The count is in! This is the longest thing I have ever typed! Even though I have technically typed it in four or more windows, it's all going in one final document, and all of it has been typed over a period of five days. Including all of the html code which I have typed in unison with the rest of the document, it comes out to just over 16,000 words. Wowzers!

And if you spot any errors, let me know in a comment so that I can edit them correct.


At 5:23 a.m. PDT, Blogger Smitha said...

Dude, this deserves at least one comment--otsukaresama! Have you heard of National Novel Writing Month? This entry puts you 1/3 of the way there! Nice recap of events--any time I think of something to comment on, though, I read on and think of something else and forget what I was going to comment on before. Oh, well.

At 11:39 p.m. PDT, Blogger Fletcher said...

does national novel writhing month happen in your nation, mine, or neither?

Ha, I suppose it's beyond reasonable to expect people to open up another window to type their comments in as they read...

At 2:00 a.m. PDT, Blogger Smitha said...

Well, since the comment link's at the bottom of the post, and since generally blog posts don't necessitate opening Notepad to write out responding comments, it didn't occur to me at the time, but I'll keep it in mind for future reference. ;o)

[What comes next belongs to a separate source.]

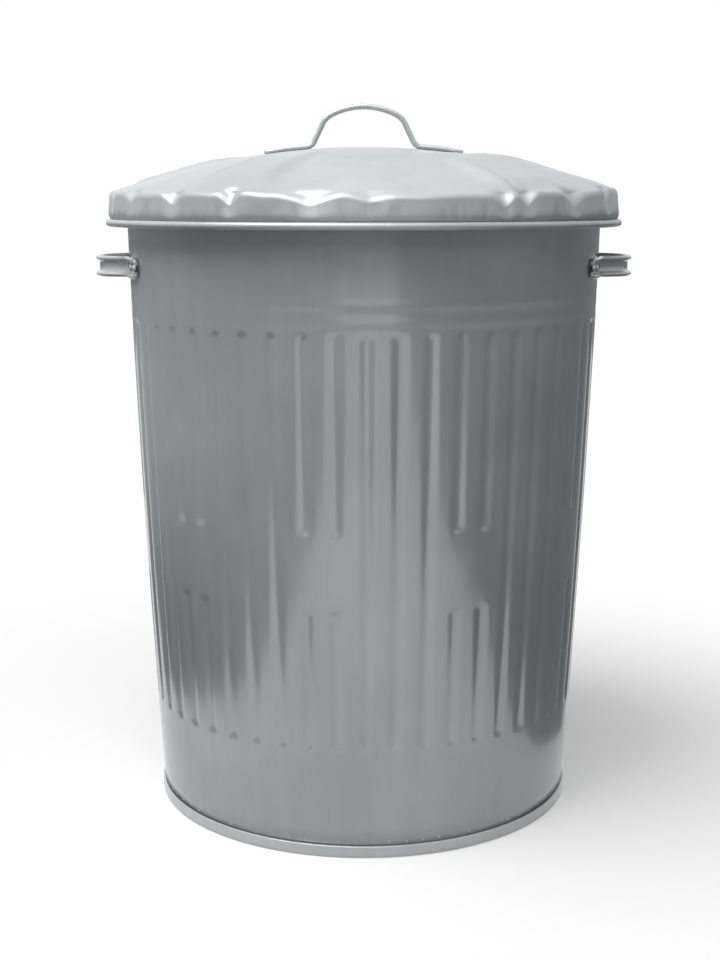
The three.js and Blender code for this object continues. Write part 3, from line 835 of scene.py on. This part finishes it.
class STEELBIN_OT_wall(bpy.types.Operator):
    """Roll the fluted wall with its swages, seam and wired rim"""

    bl_idname = "steel_bin.wall"
    bl_label = "Fluted Wall"

    def execute(self, context):
        sizes = context.scene.steel_bin_wall
        section = wall_section(sizes)
        points = [(radius, 0, height) for radius, height, _ in [*section, section[0]]]
        obj = new_object("fluted_wall", points, edges=[(i, i + 1) for i in range(len(points) - 1)])
        seam = obj.data.attributes.new("seam", "FLOAT", "POINT")
        seam.data.foreach_set("value", [share for *_, share in [*section, section[0]]])
        paint = painted_steel("wall_paint", context.scene.steel_bin_finish.wall, grime_height=0.03)
        fluted_wall_tree(sizes, paint).run(obj)
        placed(obj, "bin", "wall_steel", "body_shell")
        return {"FINISHED"}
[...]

And NaNoWriMo's actually not limited to one nation (I keep forgetting about the "national" until someone brings it up)--it's a worldwide effort, you could say, though I guess it started in the US. Between November 1st and 30th, people from anywhere and everywhere try to write a 50,000-word novel. I'm not sure how it works if you write in a symbolic language like Japanese/Chinese, but I think they've worked rules for that out, now that this has gotten worldwide attention. I participated for several years and only succeeded the first time,in 2001. The website is

At 9:46 p.m. PDT, Blogger Tom said...

I laughed heartily at "English Language Prostitute." Oh, my.